Lebih lanjut disampaikan, PPK memutus kontrak, karena sudah devesi maksimal 1. Selain itu, memutus kontrak juga berkonsultasi ke Lembaga Kebijakan Pengadaan Barang/Jasa Pemerintah (LKPP). Hal itu atas saran Tim Pengawal dan Pengamanan Pemerintah dan Pembangunan Daerah (TP4D).
“Trus, klien saya dikejar lagi masalah perjanjian. Perjanjian itu bukan PPK, tapi antara Pemerintah Kabupaten (Pemkab) Solsel dengan mitra Kerinci.”
“Mitra Kerinci sendiri belum bisa mengalih namakan lahan atas nama mitra kerinci, sekarang klien saya dituntut tinggi,” imbuhnya.
Dijelaskannya, uang mengalir ke kontraktor.
“Disini tunggal dan ini tidak fear. Pasal yang digunakan, yaitu pasal 2, memperkaya diri sendiri dan orang lain sedangkan terdakwanya satu,” tandasnya.
Dia memaparkan, proyek ini tidak mangkrak, total keseluruhan Rp186 miliar dalam perencanaan.
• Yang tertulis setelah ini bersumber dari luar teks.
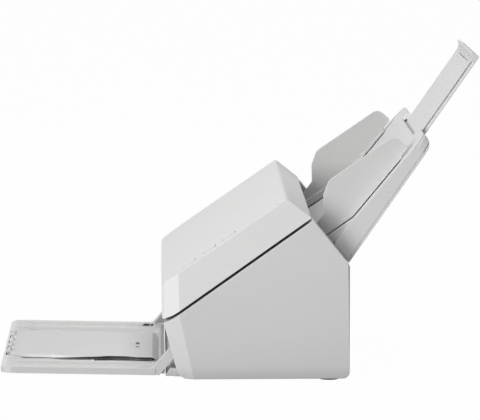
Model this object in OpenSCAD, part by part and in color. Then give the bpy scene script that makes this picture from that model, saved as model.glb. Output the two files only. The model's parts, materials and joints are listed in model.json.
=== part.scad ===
// Desktop document scanner: a hinged top cover on a base, a lift-off paper chute with side guides
// and a pull-out extension at the rear, and a fold-up stacker tray at the front.
// Millimetres. +Z is up, the front faces -Y, and Z = 0 is the desk under the rubber feet.

/* [Body] */
// Width across the side walls
body_w = 298; // [288:1:320]
// Depth from the front face to the rear wall
body_d = 135.4; // [128:0.2:145]
// Height of the ridge of the top cover above the underside
body_h = 130.8; // [124:0.2:140]
// Distance from the ridge back to the rear wall
ridge_ahead = 45.4; // [40:0.2:50]
// Height of the front wall of the top cover above the underside
front_h = 68.6; // [64:0.2:74]
// Distance from the knee of the rear facet back to the rear wall
knee_ahead = 28.4; // [24:0.2:32]
// Drop from the ridge to the knee
knee_drop = 13.4; // [10:0.2:16]
// Drop from the ridge to the foot of the rear slope
slope_drop = 48.8; // [44:0.2:54]
// Width of each side tower of the base
tower_w = 18.5; // [16:0.5:22]
// Radius of the front corners seen from above
corner_r = 12; // [6:0.5:16]
// Thickness of the moulded walls
wall = 2.5; // [1.8:0.1:3]
// Height of the rubber feet
foot_h = 1.4; // [1:0.1:4]
// Diameter of the rubber feet
foot_d = 15; // [10:0.5:18]

/* [Parting line] */
// Height of the lower edge of the cover at the front
part_front_h = 42.6; // [38:0.2:47]
// Width of the dark gap between cover and base
part_gap = 2; // [1:0.1:2.5]
// Length of the rear lip of the cover below the knee
cover_lip = 0.85; // [0.5:0.05:1.5]
// Lean of the side walls away from the gap, in degrees
side_draft = 1.5; // [0:0.1:2]

/* [Paper path] */
// Height of the paper path at the exit lip
exit_h = 23; // [20:0.2:26]
// Distance of the exit lip behind the front face
exit_back = 8; // [6:0.2:10]
// Free height between the lower and the upper paper guide
paper_gap = 2.2; // [1.8:0.1:3]
// Radius of the driven rollers
roller_r = 9; // [8:0.1:10]
// How far the driven rollers stand out of the lower guide
roller_rise = 0.8; // [0.4:0.1:1]

/* [Cover] */
// Length of each key along the slope
key_l = 10.3; // [7:0.1:12]
// Width of each key
key_w = 12; // [8:0.5:16]
// Distance from key to key along the slope
key_pitch = 17.6; // [15:0.1:20]
// How far each key travels
key_travel = 0.6; // [0.3:0.1:1]

/* [Chute] */
// Gap between each side of the chute and the tower beside it
chute_gap = 2.5; // [1:0.1:4]
// Length of the front face of the chute along its slope
chute_l = 100.6; // [90:0.2:110]
// Slope of the front face, in degrees
chute_tilt = 50.4; // [49:0.1:52]
// How much steeper the back face is, in degrees
chute_taper = 4.7; // [4.2:0.1:4.9]
// Length of the tongues that seat in the sockets
tongue_l = 22; // [16:0.5:26]

/* [Side guides] */
// Distance from the side of the chute in to a guide that is fully out
guide_margin = 11; // [8:0.5:20]
// Length of each guide blade up the chute
guide_l = 87; // [70:1:95]
// Height of each guide blade off the chute
guide_h = 31.1; // [20:0.1:40]
// Thickness of each guide blade
blade_t = 2.6; // [1.6:0.1:3.5]
// How far each guide slides inwards
guide_travel = 87; // [60:1:95]
// Tooth size of the racks and their pinion
tooth_module = 1; // [0.8:0.05:1.2]
// Number of teeth on the pinion
pinion_teeth = 16; // [14:1:18]

/* [Chute extension] */
// Width of the extension
ext_w = 136; // [120:1:190]
// Length of the extension that shows when it is pulled out
ext_out = 68; // [60:0.5:80]
// Length of the extension that stays in the chute
ext_in = 26; // [20:0.5:30]
// Thickness of the extension
ext_t = 3.6; // [2.6:0.1:4]
// Height of the curled lip at its end
lip_rise = 3.4; // [2:0.1:5]

/* [Stacker tray] */
// Gap between each side of the tray and the tower beside it
tray_gap = 3.5; // [3.2:0.1:6]
// Distance of the front edge of the tray ahead of the front face
tray_reach = 117.4; // [100:0.2:135]
// Thickness of the tray at its rim
tray_t = 4.7; // [4.4:0.1:7]
// Upward tilt of the tray, in degrees
tray_tilt = 1.1; // [0.5:0.1:1.5]
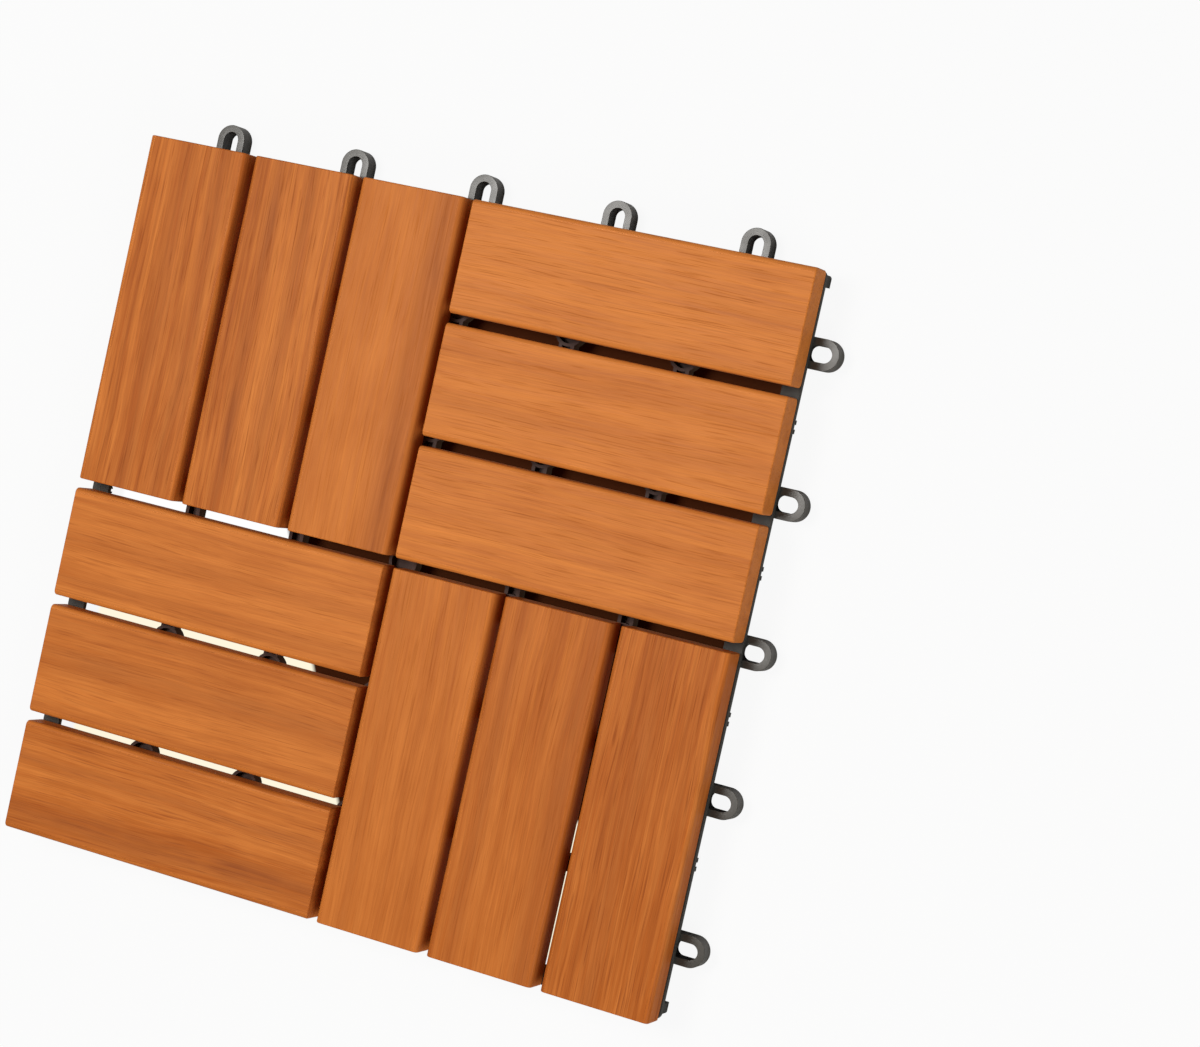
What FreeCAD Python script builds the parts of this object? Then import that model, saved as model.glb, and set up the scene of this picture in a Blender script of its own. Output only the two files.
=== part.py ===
import FreeCAD, Part
import math
import os

# An interlocking deck tile: twelve hardwood slats in a basket weave, screwed from below
# to one moulded grid that stands on the ground and hooks to the next tile.
# Millimetres. The origin is on the ground under the middle of the tile, +Z points up
# through the walking face, and the joining loops stand out on the +X and +Y edges.

# Walking face
MODULE = 300.0  # from one laid tile to the next
SLATS_PER_QUARTER = 3
SLAT_GAP = 4.0
SLAT_THICKNESS = 13.0
SLAT_EDGE_RADIUS = 2.0

# Moulded grid
GRID_HEIGHT = 11.0  # from the ground to the underside of the slats
PLATE = 2.5  # the rim's thickness, flat under the slats
RIM_SETBACK = 1.8  # from the module line to the rim's outer edge
RIM_CORNER_RADIUS = 3.0
BAR_PITCH = 49.4
BAR_WIDTH = 6.6
BAR_DEPTH = 5.4
BAR_WALL = 1.5  # each side of the groove along a bar's top
BAR_FLOOR = 2.0  # under the groove
END_BAR_OFFSET = 8.0  # from the middle of the tile to the bar under the slats' inner ends

# Feet
PADS_PER_BAR = 2
PAD_RADIUS = 6.4  # to the corners, as for every faceted post
PAD_FIRST = 45.0  # from the module line to the first pad on a bar
PAD_PITCH = 49.2
PAD_SIDES = 10
FOOT_RADIUS = 3.2
FOOT_SIDES = 8
RIM_FOOT_WIDTH = 5.4
RIM_FOOT_DEPTH = 5.0
RIM_FOOT_WALL = 1.8
RIM_FOOT_SETBACK = 2.2  # from the rim's outer edge
RIM_FOOT_PITCH = 58.1
RIM_FEET_PER_EDGE = 4
CORNER_FOOT_LENGTH = 4.8
CORNER_FOOT_SETBACK = 1.2
CORNER_FOOT_WALL = 2.0

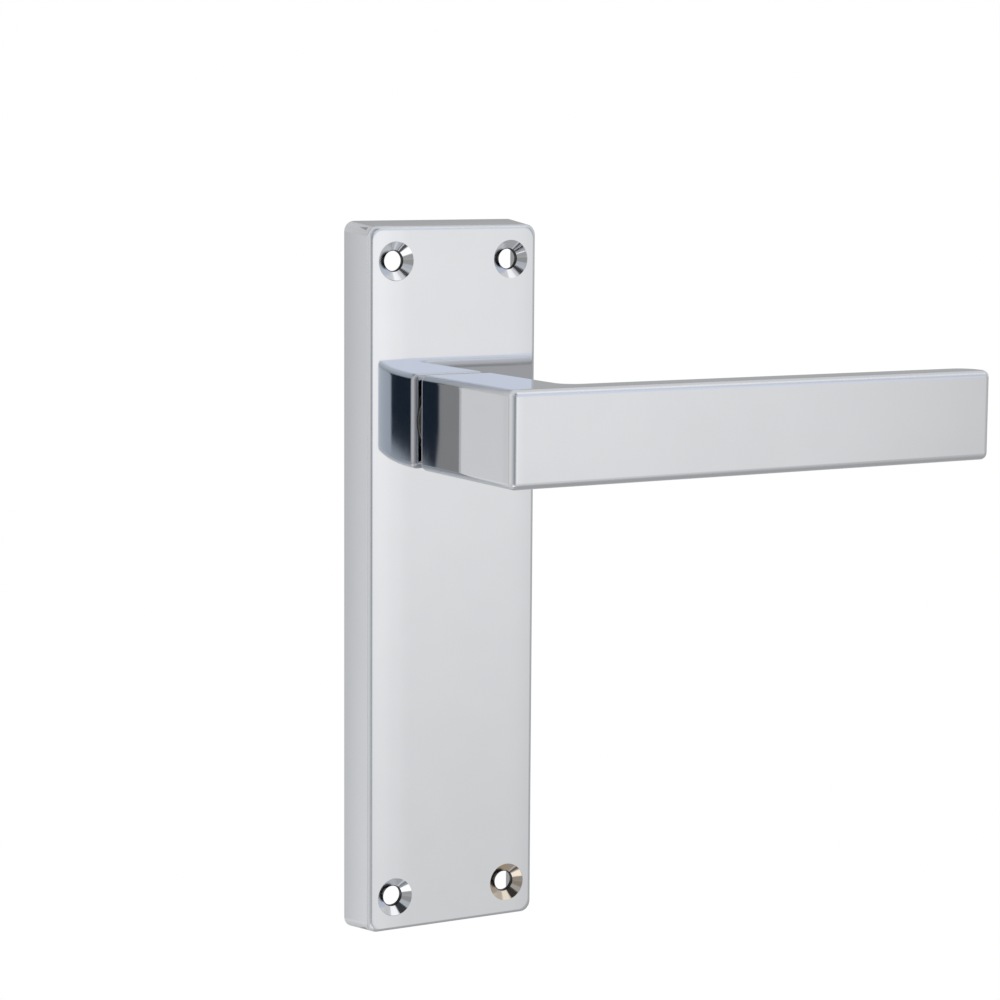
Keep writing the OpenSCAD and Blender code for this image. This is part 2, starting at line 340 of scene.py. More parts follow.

“Tahap I yaitu Rp55 miliar, baru dikerjakan diposisi 2066 persen, dengan anggaran sembilan miliar sekian. Lalu diputus, kontraktirnya tidak mampu,” jelasnya.
Dipaparkannya, hakim pun bertanya, kalau pembangunan dilanjutkan maka jauh lebih besar kerugian negara. Sehingga kontrak diputus dan sudah berkonsultasi dengan LKPP.
Lebih lanjut dijelaskan, bahwa terdapat keterangan saksi di persidangan, yang mengatakan bahwa, proyek tersebut tidak proyek dari bupati yang sekarang, melainkan proyek bupati lama yaitu Muzni Zakaria.
“Tuntutan ini mengada-ada,saya akan melampirkan bukti-bukti dalam saya nanti, saya akan berjuang dipledoi,” tutupnya.